Tonight my wife and I finally introduced our daughter to a game we’ve long been big fans of.
Dominion was the first game I’d ever played where players build the very decks they’re playing with as a function of the gameplay itself. This isn’t to be confused with collectible card-type games like Magic: The Gathering and Pokemon, where you build decks ahead of time in order to play.
The premise here is that each player is a monarch of a “small, pleasant” kingdom, but with aspirations to grow by taking over smaller neighbouring lands. The bigger the property you take, the bigger its victory point value. Have the most number of victory points (i.e. largest kingdom) at the end of the game and you win.

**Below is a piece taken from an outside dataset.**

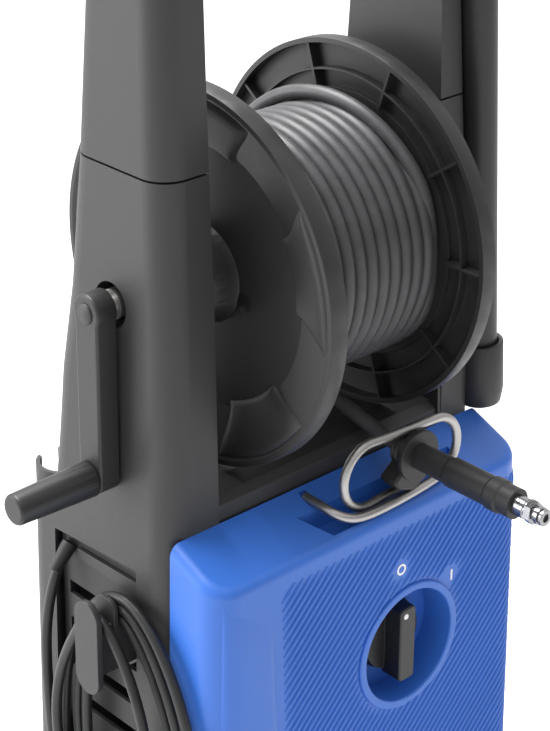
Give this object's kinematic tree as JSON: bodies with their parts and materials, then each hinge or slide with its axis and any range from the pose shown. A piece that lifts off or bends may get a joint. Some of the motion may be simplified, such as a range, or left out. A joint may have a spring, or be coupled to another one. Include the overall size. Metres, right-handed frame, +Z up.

The deck-building aspect of the game is intriguing and ingenious. Players all begin with a paltry seven copper coins and three estates, making for ten cards, which are to be shuffled. Five are drawn for the starting (and subsequent) hands. The idea is that you use the value of coins in your hands to buy cards from the communal “supply” of others on the table, and anything you’ve played, bought, or remains in your hand is put aside in your own pile of discards at the end of each turn. You draw another five cards to be used as your hand on your next turn, and when you run out of cards to draw (here’s the key bit), you shuffle your pile of collected discards and that becomes your new draw pile. In other words, you buy cards not to be used in that same turn, but to be added to your growing deck and will be drawn for use during upcoming turns.
The cards you buy from the supply sets often have effects on your turn. Once played from your hand in future turns, one type of card may let you draw extra cards for your hand, or you may get to play more of them, or it will add to the money you can buy more cards with, or how many purchases you can make during your turn, or force other players to discard cards from their own hands to limit what they’ve got to play with on their next turns, etc.
The result, after several rounds of everyone having turns, can (with some luck of the draw) be chaining certain card effects together: You may play a card that lets you draw more cards plus play another card, which itself has the effect of letting you play another card plus gives you you another chance to purchase cards plus adds to what you can spend on that purchase… the combinations can get lengthy, and they all give you an edge over other players. But if, when and how those combinations happen to come up is also up to chance. After all, you never know what you’re going to draw for your next hand. It could be great or terrible or something in between that may still work well depending on how you play what you’re holding. You can certainly increase your chances of getting good sequential chains of card effects by buying cards that work well together, but they may or may not actually appear in a future hand together. Meanwhile, the other players are snapping up all the most valuable properties, so regardless of how well or poorly your deck is performing, you can never lose sight of the real goal of getting the most victory points.
Added to all that is the fact that the base set of Dominion comes with a couple of dozen unique types of supply card types that you can buy from on your turns. You play with ten types at a time–beginners are advised to play with a specific set, being the ten in the middle in the photo above–but as you get more familiar with the game, you can mix and match card types in sets of ten however you’d like to. They have suggested sets that have varying affects on game play, from making money fast to changing up hand sizes to creating more interaction among/affect on other players. Swapping out just one of those supply sets for another can have a large impact on how a game goes, let alone mixing and matching even more sets.
This of course all adds to the replayability of the game: Not only would playing with the same set again give you different results, as different draws for different hands may lead players to make different decisions at different times or go for a different playing tactic altogether, but changing any of the supply card sets change things up even more. What happens if we swap out these three supply card sets for these three other ones? Well, let’s get more chips, top up the drinks, and give it a shot.
And of course, as tends to happen with successful games, Dominion has expansion sets that add even more types of supply cards for even more variation in gameplay. Each release has its own theme and flavour of new supply card sets for even more variety and depth to your games.
The base set of Dominion says the recommended age is 8+. I think that’s a bit young. I’d say my kid is pretty smart and I know she really enjoys playing tabletop games, and I don’t think she would’ve been able to wrap her head around all of this when she was that age. But your (kid’s) mileage may vary, of course.
It turns out that she really liked playing–she wanted to play again right after the first game despite the first game taking the better part of an hour and being among the more complicated games she’s ever played–which is great. I mean, it’s great that she likes it that much, but it also means that daddy gets to play it again sometime soon, and Dominion is something I never get tired of playing.